Management guides for revenue growth to remain flat in 2H22F due to weaker US consumer spending and customer de-stocking pressure. We estimate 2% yoy revenue growth in 2H22F, mainly driven by Milwaukee but offset by Ryobi ’s outdoor tools and floorcare products. Nevertheless, we believe revenue could resume double-digit growth (+13% yoy) in FY23F, driven by the continual rollout of innovative cordless new products for both Milwaukee and Ryobi. We forecast 50bp yoy GPM improvement and expect it to reach 39.3% in FY22F (39.5% in 2H22F), underpinned by MX Fuel cordless equipment, new battery system in M12 and M18 platforms and improved productivity.

Starting to reduce inventory and improve working capital

Inventory turnover days stayed high at 138 days as at end-Jun (136 days at end-FY21). However, management expects to gradually decrease inventory, especially in floorcare products, in 2H22 in order to improve products mix. We believe TTI could turn net cash in FY23F on the back of lower capex and working capital. We cut FY22F-24F EPS forecasts by c.5-8% to reflect weaker demand for DIY tools and floorcare products, but maintain our 20%+ revenue growth estimate for Milwaukee and 50bp GPM expansion in FY23-234F.

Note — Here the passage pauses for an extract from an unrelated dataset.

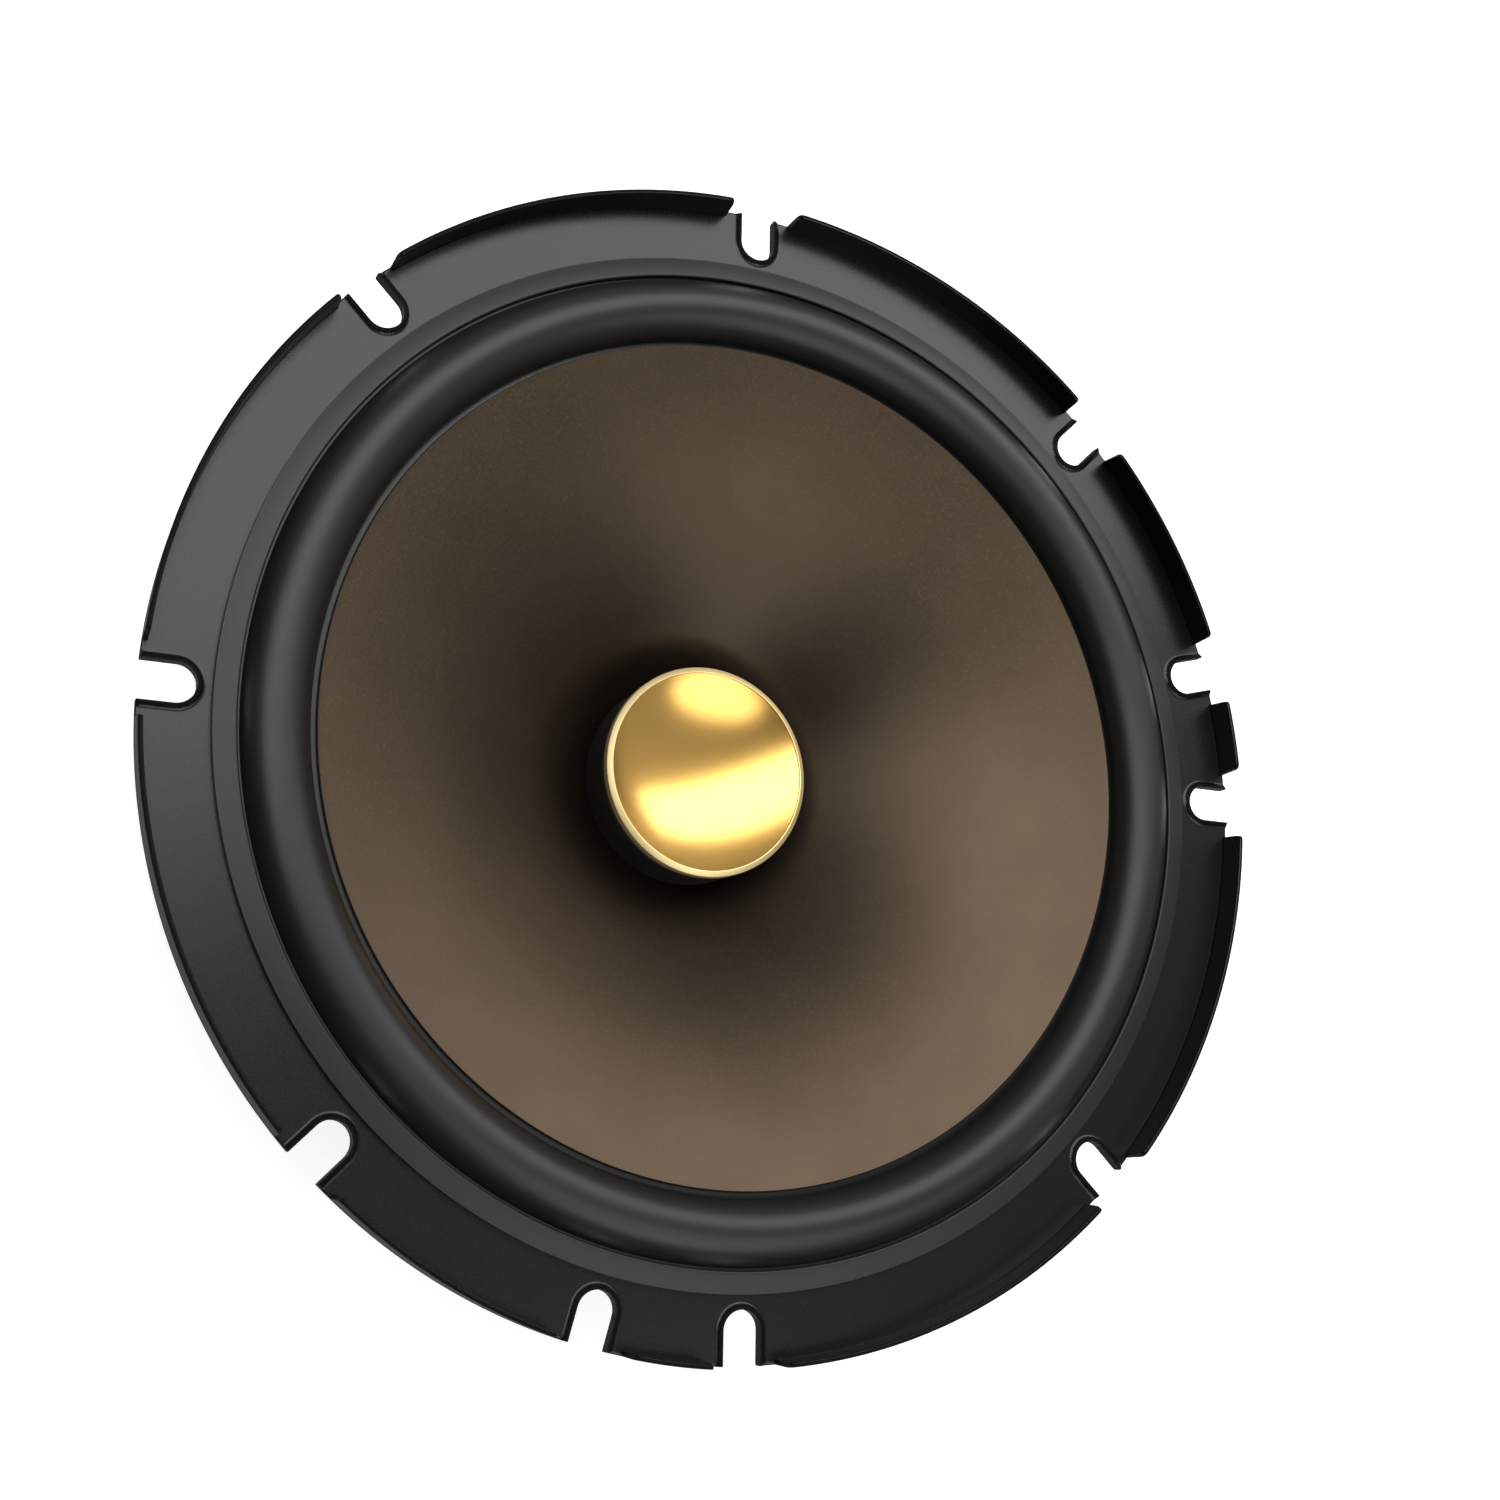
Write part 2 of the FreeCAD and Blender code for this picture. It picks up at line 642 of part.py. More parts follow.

Reiterate Add; target price lowered to HK$133.70

We reiterate Add on TTI as we believe it will continue to gain market share in the global power tools market, thanks to continued innovation and product launches , which should help it to expand product categories and geographical coverage. Our TP is lowered slightly to HK$133.70 due to our EPS cuts but still pegged to 22x FY23F P/E, its 5-year average. Share price catalysts include sustained GPM expansion and DIY market recovery. Risks: a sharp slowdown in the US economy and continued component shortages.